* AIM
Your task is to extract every line from the material below exactly.

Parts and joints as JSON
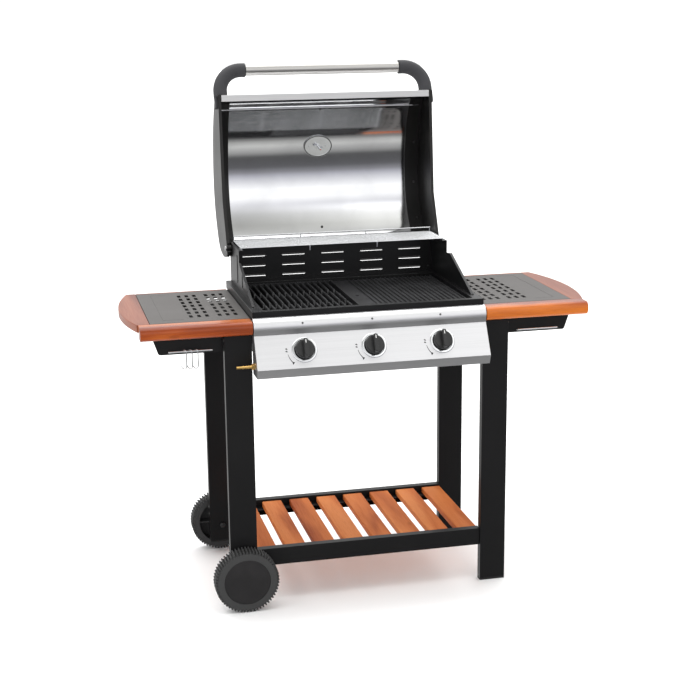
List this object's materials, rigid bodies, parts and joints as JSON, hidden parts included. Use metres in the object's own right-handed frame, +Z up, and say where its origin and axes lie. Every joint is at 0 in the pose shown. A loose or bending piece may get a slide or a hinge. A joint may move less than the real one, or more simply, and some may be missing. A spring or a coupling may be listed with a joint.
{
  "type": "gas barbecue grill",
  "caption": "Trolley gas barbecue with hinged hood, control knobs, cooking grate and griddle, warming rack, slotted side shelves with wooden rails, slatted lower shelf and wheels.",
  "frame": {"origin": "on the floor, under the centre of the bounding box", "axes": "+Z up, the front with the knobs faces -Y, +X to the right seen from the front; the wheels are on the -X side"},
  "size_m": [1.3598, 0.7668, 1.5116],
  "materials": {
    "frame_paint": "satin black powder coat",
    "black_plastic": "moulded matte",
    "firebox_paint": "satin black enamel",
    "cap_paint": "satin black enamel",
    "slat_wood": "oiled",
    "rail_wood": "gloss varnish",
    "end_wood": "satin varnish",
    "screw_steel": "zinc plated",
    "wheel_plastic": "moulded matte",
    "hub_plastic": "moulded matte",
    "panel_steel": "brushed",
    "lid_steel": "polished",
    "aluminised_steel": "dull",
    "tap_metal": "die cast",
    "ceramic": "glazed",
    "brass": "turned",
    "chrome_plate": "bright",
    "knob_plastic": "satin",
    "elbow_plastic": "moulded satin",
    "iron_enamel": "matt black enamel",
    "needle_paint": "gloss",
    "shelf_paint": "warm grey powder coat"
  },
  "bodies": {
    "cart": {"leg_front_left": "frame_paint", "leg_front_right": "frame_paint", "leg_back_left": "frame_paint", "leg_back_right": "frame_paint", "leg_plugs": "black_plastic", "shelf_rail_front": "frame_paint", "shelf_rail_back": "frame_paint", "shelf_slats": "slat_wood", "firebox_bearers": "frame_paint", "wheel_bolts": "screw_steel", "firebox_tub": "firebox_paint", "firebox_rim": "firebox_paint", "side_plate_left": "firebox_paint", "side_plate_right": "firebox_paint", "back_panel": "firebox_paint", "control_panel": "panel_steel", "burners": "aluminised_steel", "flame_tamers": "firebox_paint", "igniters": "ceramic", "manifold": "panel_steel", "gas_taps": "tap_metal", "hose_tail": "brass", "knob_bezels": "chrome_plate", "hinge_pins": "screw_steel", "shelf_plate_left": "shelf_paint", "shelf_plate_right": "shelf_paint", "wood_rail_left": "rail_wood", "wood_rail_right": "rail_wood", "wood_ends": "end_wood", "wood_back_strips": "end_wood", "shelf_brackets": "frame_paint", "towel_rails": "chrome_plate", "frame_screws": "screw_steel"},
    "lid": {"lid_sheet": "lid_steel", "lid_cap_left": "cap_paint", "lid_cap_right": "cap_paint", "lid_trim": "panel_steel", "handle_tube": "panel_steel", "handle_elbows": "elbow_plastic", "thermometer_case": "chrome_plate", "thermometer_plate": "chrome_plate", "lid_screws": "screw_steel"},
    "needle": {"thermometer_needle": "needle_paint"},
    "front_wheel": {"wheel_front": "wheel_plastic", "hub_cap_front": "hub_plastic"},
    "back_wheel": {"wheel_back": "wheel_plastic", "hub_cap_back": "hub_plastic"},
    "left_plug": {"tap_plug_left": "brass"},
    "middle_plug": {"tap_plug_middle": "brass"},
    "right_plug": {"tap_plug_right": "brass"},
    "left_knob": {"knob_left": "knob_plastic"},
    "middle_knob": {"knob_middle": "knob_plastic"},
    "right_knob": {"knob_right": "knob_plastic"},
    "tray": {"drip_tray": "aluminised_steel"},
    "grate_body": {"grate": "iron_enamel"},
    "griddle_body": {"griddle": "iron_enamel"},
    "rack": {"warming_rack": "chrome_plate"},
    "outer_hook": {"hook_outer": "chrome_plate"},
    "middle_hook": {"hook_middle": "chrome_plate"},
    "inner_hook": {"hook_inner": "chrome_plate"}
  },
  "joints": [
    {"name": "lid_hinge", "type": "hinge", "parent": "cart", "child": "lid", "pos_m": [0, 0.14297, 0.97], "axis": [1, 0, 0], "range_deg": [0, 112.5]},
    {"name": "needle_turn", "type": "hinge", "parent": "lid", "child": "needle", "pos_m": [0, 0.36187, 1.246], "axis": [0, 0.9845, 0.1754], "range_deg": [-250, 0], "stiffness_Nm_per_rad": 0.0005},
    {"name": "front_wheel_spin", "type": "hinge", "parent": "cart", "child": "front_wheel", "pos_m": [-0.375, -0.32203, 0.092], "axis": [0, 1, 0], "continuous": true},
    {"name": "back_wheel_spin", "type": "hinge", "parent": "cart", "child": "back_wheel", "pos_m": [-0.375, 0.18497, 0.092], "axis": [0, 1, 0], "continuous": true},
    {"name": "left_tap_turn", "type": "hinge", "parent": "cart", "child": "left_plug", "pos_m": [-0.1984, -0.34313, 0.761], "axis": [0, -0.875, 0.4842], "range_deg": [0, 200]},
    {"name": "left_knob_push", "type": "slide", "parent": "left_plug", "child": "left_knob", "axis": [0, 0.875, -0.4842], "range_m": [0, 0.004], "stiffness_N_per_m": 800, "springref_m": -0.002},
    {"name": "middle_tap_turn", "type": "hinge", "parent": "cart", "child": "middle_plug", "pos_m": [0, -0.34313, 0.761], "axis": [0, -0.875, 0.4842], "range_deg": [0, 200]},
    {"name": "middle_knob_push", "type": "slide", "parent": "middle_plug", "child": "middle_knob", "axis": [0, 0.875, -0.4842], "range_m": [0, 0.004], "stiffness_N_per_m": 800, "springref_m": -0.002},
    {"name": "right_tap_turn", "type": "hinge", "parent": "cart", "child": "right_plug", "pos_m": [0.1984, -0.34313, 0.761], "axis": [0, -0.875, 0.4842], "range_deg": [0, 200]},
    {"name": "right_knob_push", "type": "slide", "parent": "right_plug", "child": "right_knob", "axis": [0, 0.875, -0.4842], "range_m": [0, 0.004], "stiffness_N_per_m": 800, "springref_m": -0.002},
    {"name": "tray_slide", "type": "slide", "parent": "cart", "child": "tray", "axis": [0, 1, 0], "range_m": [0, 0.3]},
    {"name": "grate_lift", "type": "slide", "parent": "cart", "child": "grate_body", "axis": [0, 0, 1], "range_m": [0, 0.09]},
    {"name": "griddle_lift", "type": "slide", "parent": "cart", "child": "griddle_body", "axis": [0, 0, 1], "range_m": [0, 0.09]},
    {"name": "rack_lift", "type": "slide", "parent": "cart", "child": "rack", "axis": [0, 0, 1], "range_m": [0, 0.015]},
    {"name": "outer_hook_swing", "type": "hinge", "parent": "cart", "child": "outer_hook", "pos_m": [-0.522, -0.28403, 0.764], "axis": [1, 0, 0], "range_deg": [-70, 35]},
    {"name": "middle_hook_swing", "type": "hinge", "parent": "cart", "child": "middle_hook", "pos_m": [-0.506, -0.28403, 0.764], "axis": [1, 0, 0], "range_deg": [-70, 35]},
    {"name": "inner_hook_swing", "type": "hinge", "parent": "cart", "child": "inner_hook", "pos_m": [-0.49, -0.28403, 0.764], "axis": [1, 0, 0], "range_deg": [-70, 35]}
  ]
}
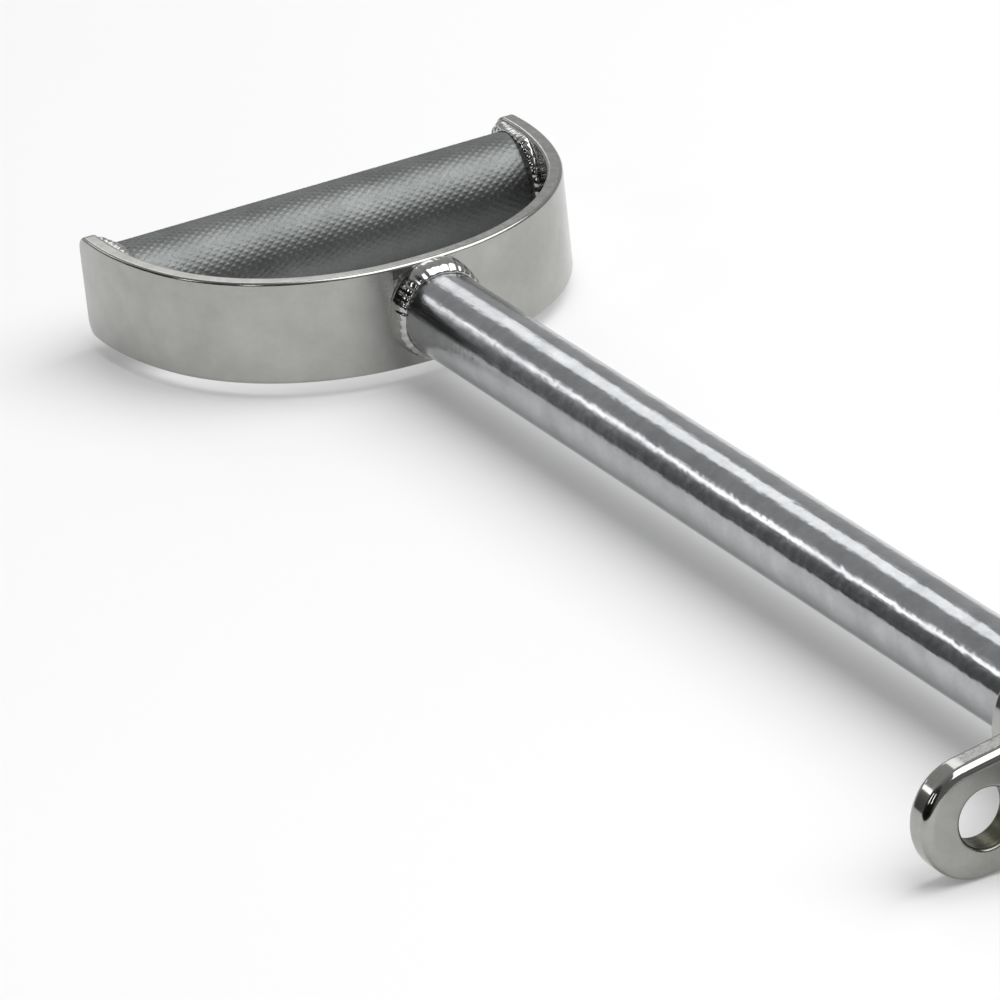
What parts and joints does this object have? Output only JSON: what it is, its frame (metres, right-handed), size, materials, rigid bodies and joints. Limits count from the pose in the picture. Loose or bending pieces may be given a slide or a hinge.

* OUTPUT
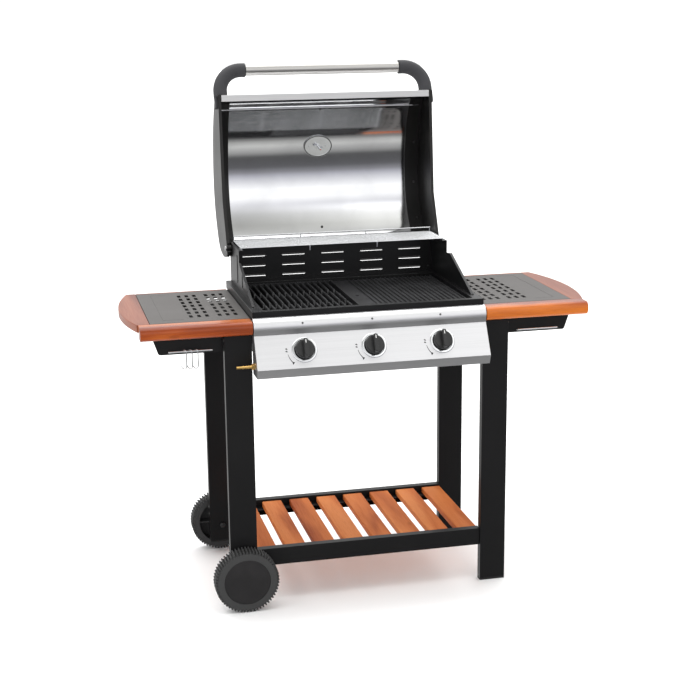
List this object's materials, rigid bodies, parts and joints as JSON, hidden parts included. Use metres in the object's own right-handed frame, +Z up, and say where its origin and axes lie. Every joint is at 0 in the pose shown. A loose or bending piece may get a slide or a hinge. A joint may move less than the real one, or more simply, and some may be missing. A spring or a coupling may be listed with a joint.
{
  "type": "gas barbecue grill",
  "caption": "Trolley gas barbecue with hinged hood, control knobs, cooking grate and griddle, warming rack, slotted side shelves with wooden rails, slatted lower shelf and wheels.",
  "frame": {"origin": "on the floor, under the centre of the bounding box", "axes": "+Z up, the front with the knobs faces -Y, +X to the right seen from the front; the wheels are on the -X side"},
  "size_m": [1.3598, 0.7668, 1.5116],
  "materials": {
    "frame_paint": "satin black powder coat",
    "black_plastic": "moulded matte",
    "firebox_paint": "satin black enamel",
    "cap_paint": "satin black enamel",
    "slat_wood": "oiled",
    "rail_wood": "gloss varnish",
    "end_wood": "satin varnish",
    "screw_steel": "zinc plated",
    "wheel_plastic": "moulded matte",
    "hub_plastic": "moulded matte",
    "panel_steel": "brushed",
    "lid_steel": "polished",
    "aluminised_steel": "dull",
    "tap_metal": "die cast",
    "ceramic": "glazed",
    "brass": "turned",
    "chrome_plate": "bright",
    "knob_plastic": "satin",
    "elbow_plastic": "moulded satin",
    "iron_enamel": "matt black enamel",
    "needle_paint": "gloss",
    "shelf_paint": "warm grey powder coat"
  },
  "bodies": {
    "cart": {"leg_front_left": "frame_paint", "leg_front_right": "frame_paint", "leg_back_left": "frame_paint", "leg_back_right": "frame_paint", "leg_plugs": "black_plastic", "shelf_rail_front": "frame_paint", "shelf_rail_back": "frame_paint", "shelf_slats": "slat_wood", "firebox_bearers": "frame_paint", "wheel_bolts": "screw_steel", "firebox_tub": "firebox_paint", "firebox_rim": "firebox_paint", "side_plate_left": "firebox_paint", "side_plate_right": "firebox_paint", "back_panel": "firebox_paint", "control_panel": "panel_steel", "burners": "aluminised_steel", "flame_tamers": "firebox_paint", "igniters": "ceramic", "manifold": "panel_steel", "gas_taps": "tap_metal", "hose_tail": "brass", "knob_bezels": "chrome_plate", "hinge_pins": "screw_steel", "shelf_plate_left": "shelf_paint", "shelf_plate_right": "shelf_paint", "wood_rail_left": "rail_wood", "wood_rail_right": "rail_wood", "wood_ends": "end_wood", "wood_back_strips": "end_wood", "shelf_brackets": "frame_paint", "towel_rails": "chrome_plate", "frame_screws": "screw_steel"},
    "lid": {"lid_sheet": "lid_steel", "lid_cap_left": "cap_paint", "lid_cap_right": "cap_paint", "lid_trim": "panel_steel", "handle_tube": "panel_steel", "handle_elbows": "elbow_plastic", "thermometer_case": "chrome_plate", "thermometer_plate": "chrome_plate", "lid_screws": "screw_steel"},
    "needle": {"thermometer_needle": "needle_paint"},
    "front_wheel": {"wheel_front": "wheel_plastic", "hub_cap_front": "hub_plastic"},
    "back_wheel": {"wheel_back": "wheel_plastic", "hub_cap_back": "hub_plastic"},
    "left_plug": {"tap_plug_left": "brass"},
    "middle_plug": {"tap_plug_middle": "brass"},
    "right_plug": {"tap_plug_right": "brass"},
    "left_knob": {"knob_left": "knob_plastic"},
    "middle_knob": {"knob_middle": "knob_plastic"},
    "right_knob": {"knob_right": "knob_plastic"},
    "tray": {"drip_tray": "aluminised_steel"},
    "grate_body": {"grate": "iron_enamel"},
    "griddle_body": {"griddle": "iron_enamel"},
    "rack": {"warming_rack": "chrome_plate"},
    "outer_hook": {"hook_outer": "chrome_plate"},
    "middle_hook": {"hook_middle": "chrome_plate"},
    "inner_hook": {"hook_inner": "chrome_plate"}
  },
  "joints": [
    {"name": "lid_hinge", "type": "hinge", "parent": "cart", "child": "lid", "pos_m": [0, 0.14297, 0.97], "axis": [1, 0, 0], "range_deg": [0, 112.5]},
    {"name": "needle_turn", "type": "hinge", "parent": "lid", "child": "needle", "pos_m": [0, 0.36187, 1.246], "axis": [0, 0.9845, 0.1754], "range_deg": [-250, 0], "stiffness_Nm_per_rad": 0.0005},
    {"name": "front_wheel_spin", "type": "hinge", "parent": "cart", "child": "front_wheel", "pos_m": [-0.375, -0.32203, 0.092], "axis": [0, 1, 0], "continuous": true},
    {"name": "back_wheel_spin", "type": "hinge", "parent": "cart", "child": "back_wheel", "pos_m": [-0.375, 0.18497, 0.092], "axis": [0, 1, 0], "continuous": true},
    {"name": "left_tap_turn", "type": "hinge", "parent": "cart", "child": "left_plug", "pos_m": [-0.1984, -0.34313, 0.761], "axis": [0, -0.875, 0.4842], "range_deg": [0, 200]},
    {"name": "left_knob_push", "type": "slide", "parent": "left_plug", "child": "left_knob", "axis": [0, 0.875, -0.4842], "range_m": [0, 0.004], "stiffness_N_per_m": 800, "springref_m": -0.002},
    {"name": "middle_tap_turn", "type": "hinge", "parent": "cart", "child": "middle_plug", "pos_m": [0, -0.34313, 0.761], "axis": [0, -0.875, 0.4842], "range_deg": [0, 200]},
    {"name": "middle_knob_push", "type": "slide", "parent": "middle_plug", "child": "middle_knob", "axis": [0, 0.875, -0.4842], "range_m": [0, 0.004], "stiffness_N_per_m": 800, "springref_m": -0.002},
    {"name": "right_tap_turn", "type": "hinge", "parent": "cart", "child": "right_plug", "pos_m": [0.1984, -0.34313, 0.761], "axis": [0, -0.875, 0.4842], "range_deg": [0, 200]},
    {"name": "right_knob_push", "type": "slide", "parent": "right_plug", "child": "right_knob", "axis": [0, 0.875, -0.4842], "range_m": [0, 0.004], "stiffness_N_per_m": 800, "springref_m": -0.002},
    {"name": "tray_slide", "type": "slide", "parent": "cart", "child": "tray", "axis": [0, 1, 0], "range_m": [0, 0.3]},
    {"name": "grate_lift", "type": "slide", "parent": "cart", "child": "grate_body", "axis": [0, 0, 1], "range_m": [0, 0.09]},
    {"name": "griddle_lift", "type": "slide", "parent": "cart", "child": "griddle_body", "axis": [0, 0, 1], "range_m": [0, 0.09]},
    {"name": "rack_lift", "type": "slide", "parent": "cart", "child": "rack", "axis": [0, 0, 1], "range_m": [0, 0.015]},
    {"name": "outer_hook_swing", "type": "hinge", "parent": "cart", "child": "outer_hook", "pos_m": [-0.522, -0.28403, 0.764], "axis": [1, 0, 0], "range_deg": [-70, 35]},
    {"name": "middle_hook_swing", "type": "hinge", "parent": "cart", "child": "middle_hook", "pos_m": [-0.506, -0.28403, 0.764], "axis": [1, 0, 0], "range_deg": [-70, 35]},
    {"name": "inner_hook_swing", "type": "hinge", "parent": "cart", "child": "inner_hook", "pos_m": [-0.49, -0.28403, 0.764], "axis": [1, 0, 0], "range_deg": [-70, 35]}
  ]
}
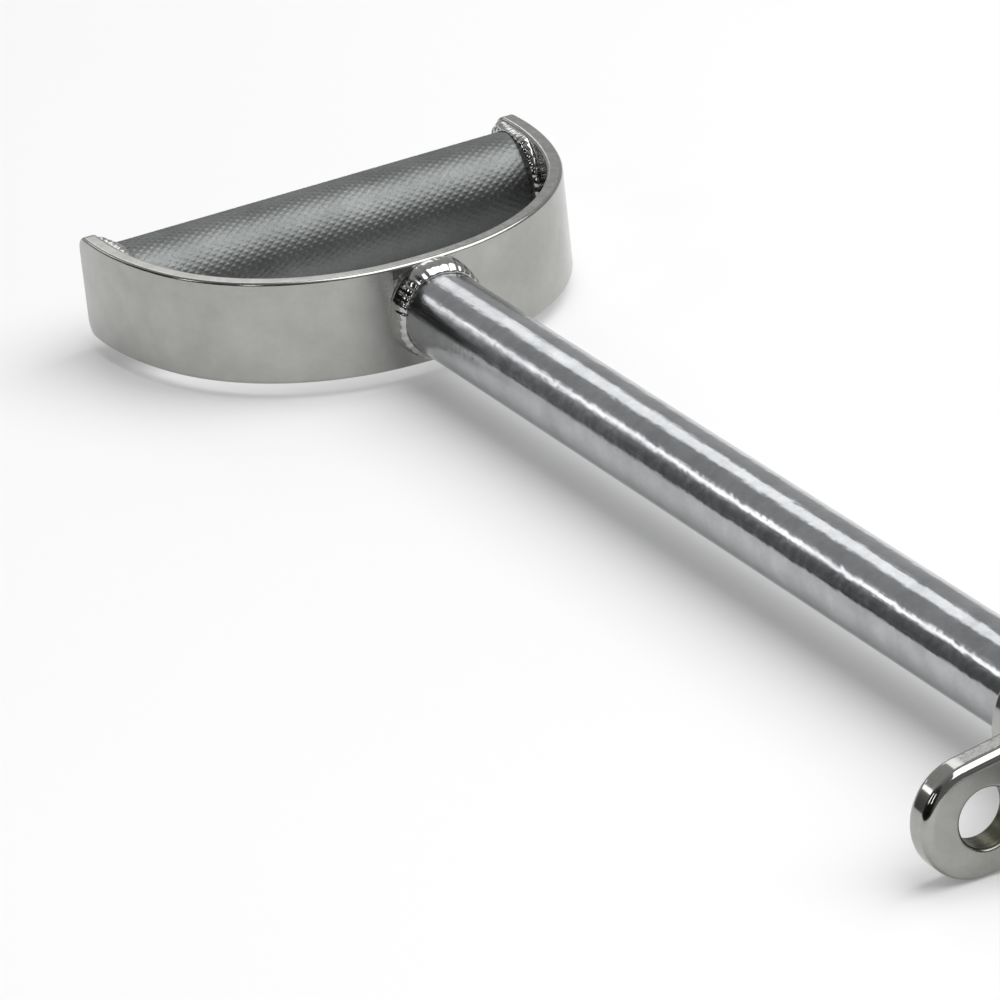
What parts and joints does this object have? Output only JSON: what it is, its frame (metres, right-handed), size, materials, rigid bodies and joints. Limits count from the pose in the picture. Loose or bending pieces may be given a slide or a hinge.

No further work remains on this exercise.